Unfortunately, marketplace sellers aren’t always kept apprised of where their inventory is stored; marketplaces sometimes move inventory from one state to another to reduce shipping times. Nevertheless, a seller may be held liable for sales tax based on inventory — even inventory moved digitally

It’s your job to ensure your company is complying with sales tax laws in all states where you have nexus, whether it was created by economic activity, physical presence, or an affiliate relationship. Taking a sales tax risk assessment can help put you on the path to compliance.

The evolution of COVID-19 tax relief

Created to help businesses struggling under the impact of COVID-19, federal, state, and local tax relief measures can complicate work for accounting departments. Among other considerations, it falls to comptrollers to determine whether the business qualifies for aid.
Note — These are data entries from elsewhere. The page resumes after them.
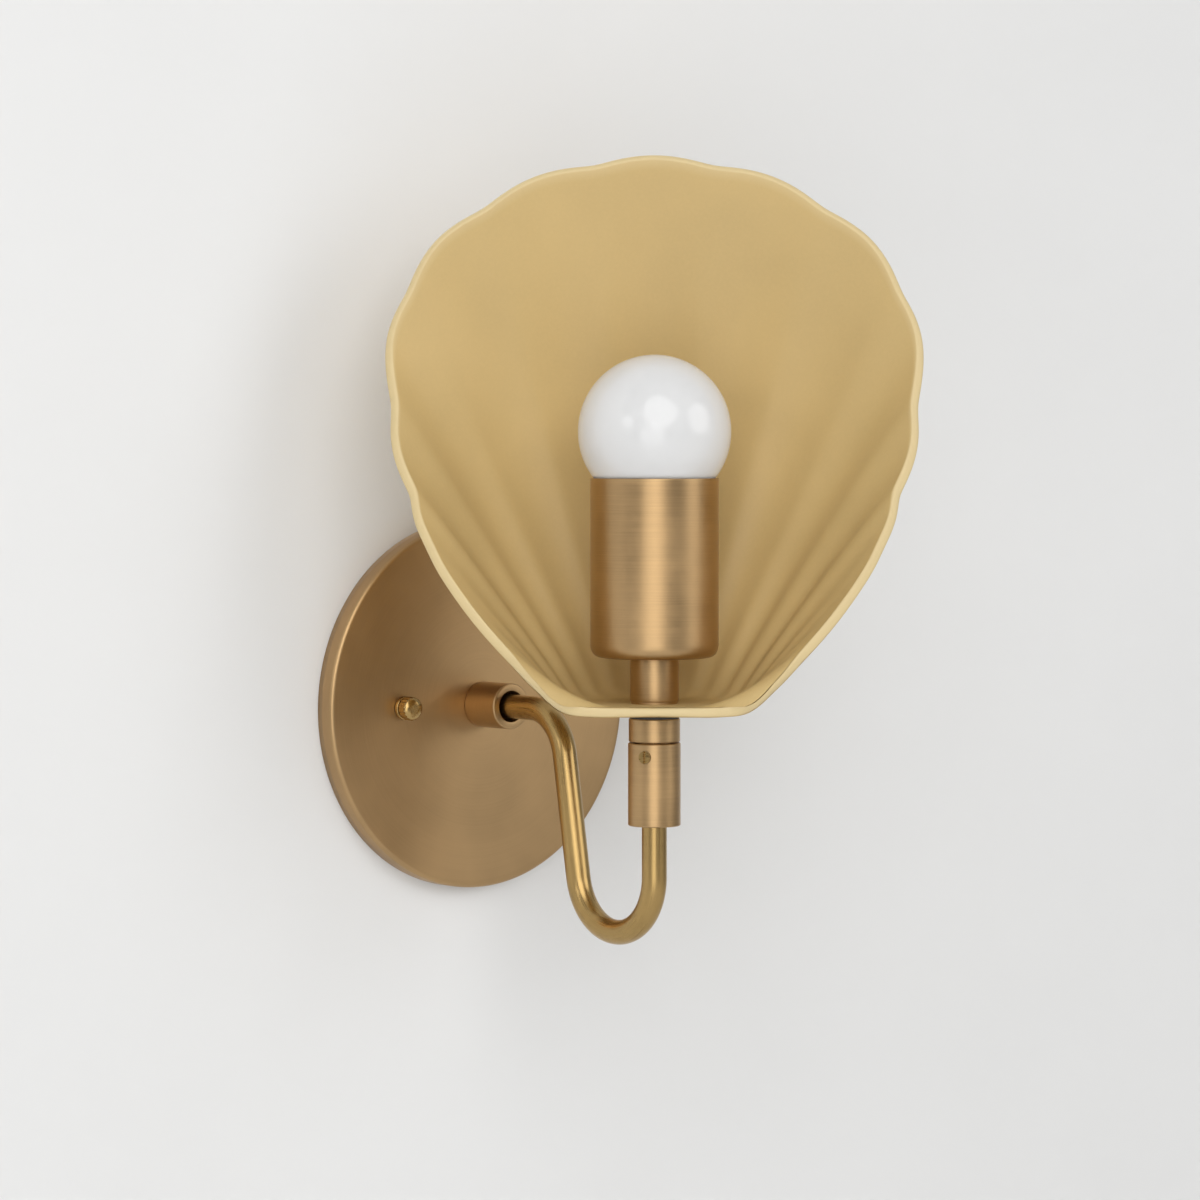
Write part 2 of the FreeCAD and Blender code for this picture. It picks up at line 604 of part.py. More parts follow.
# ---------------------------------------------------------------- head
def make_head_stack():
    """Gasket, washer, neck, nipple and cup fixing, stacked on the spindle."""
    hole = "nipple_radius + nipple_hole_gap"
    place_stem(tube("shade_gasket", "gasket_radius", hole, "0", "gasket_thick"))
    place_stem(tube("shade_washer", "shade_washer_radius", hole, FLOOR_TOP, "shade_washer_thick"))
    place_stem(turned("neck_spacer", [
        (hole, NECK_BASE), ("neck_radius - edge_break", NECK_BASE),
        ("neck_radius", NECK_BASE + " + edge_break"), ("neck_radius", CUP_BASE + " - edge_break"),
        ("neck_radius - edge_break", CUP_BASE), (hole, CUP_BASE)]))
    foot = NIPPLE_SEAT + " + end_gap"
    place_stem(tube("head_nipple", "nipple_radius", "nipple_bore", foot, less(HOLDER_BASE, foot)))
    place_stem(tube("cup_lock_washer", "washer_radius", hole, CUP_FLOOR, "washer_thick"))
    place_stem(hex_nut("cup_locknut", NUT_BASE))


def make_cup():
    """Drawn socket cup: flat bottom, rounded bottom edge, open top."""
    top = CUP_BASE + " + cup_height"
    place_stem(turned("socket_cup", [
        ("nipple_radius + nipple_hole_gap", CUP_BASE), ("cup_radius", CUP_BASE),
        ("cup_radius", top), ("cup_radius - cup_wall", top),
        ("cup_radius - cup_wall", CUP_FLOOR), ("nipple_radius + nipple_hole_gap", CUP_FLOOR)],
        rounds=((1, "cup_round"), (4, "cup_round - cup_wall"))))


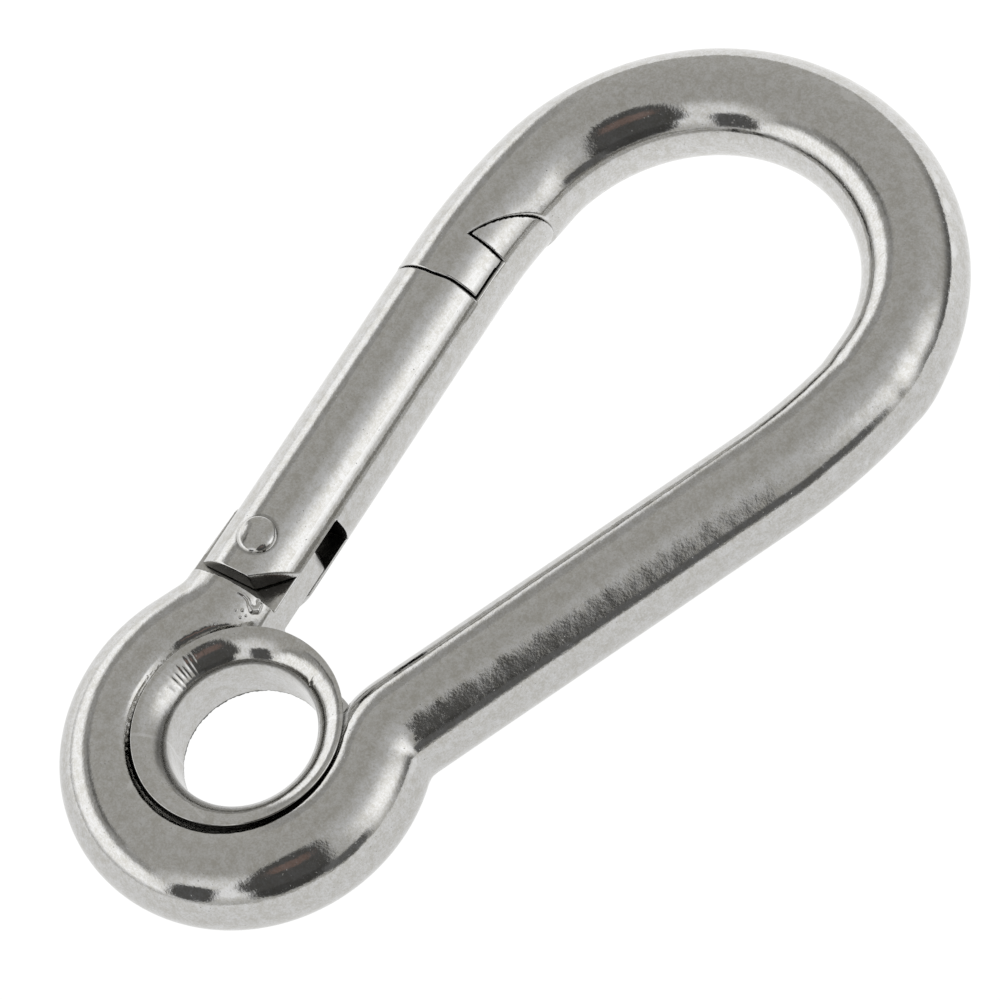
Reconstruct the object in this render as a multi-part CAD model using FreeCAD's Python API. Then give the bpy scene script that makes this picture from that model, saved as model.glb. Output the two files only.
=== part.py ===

If it does, you need to ensure the tax due is paid in full when eventually due.

Giving businesses more time to pay or file taxes can throw a wrench in existing systems. The tax businesses are trusted to collect from consumers isn’t theirs to spend, though state and local officials gave them tacit permission to use it for their own purposes (e.g., for payroll or to pay suppliers) when they pushed back the due dates. It’s incumbent on accountants and bookkeepers to ensure the business can remit the tax when it’s due.

Controllers also need to be on the lookout for other COVID-19 tax relief policies. For example, Virginia temporarily exempted personal protective equipment earlier this year, as Puerto Rico did in 2020. The Virginia exemption was to expire “the first day following the expiration of the last executive order issued by the Governor related to the COVID-19 pandemic and the termination of the COVID-19 Emergency Temporary Standard,” which occurred on July 1, 2021. Did the temporary exemption in fact expire? It’s your job to know.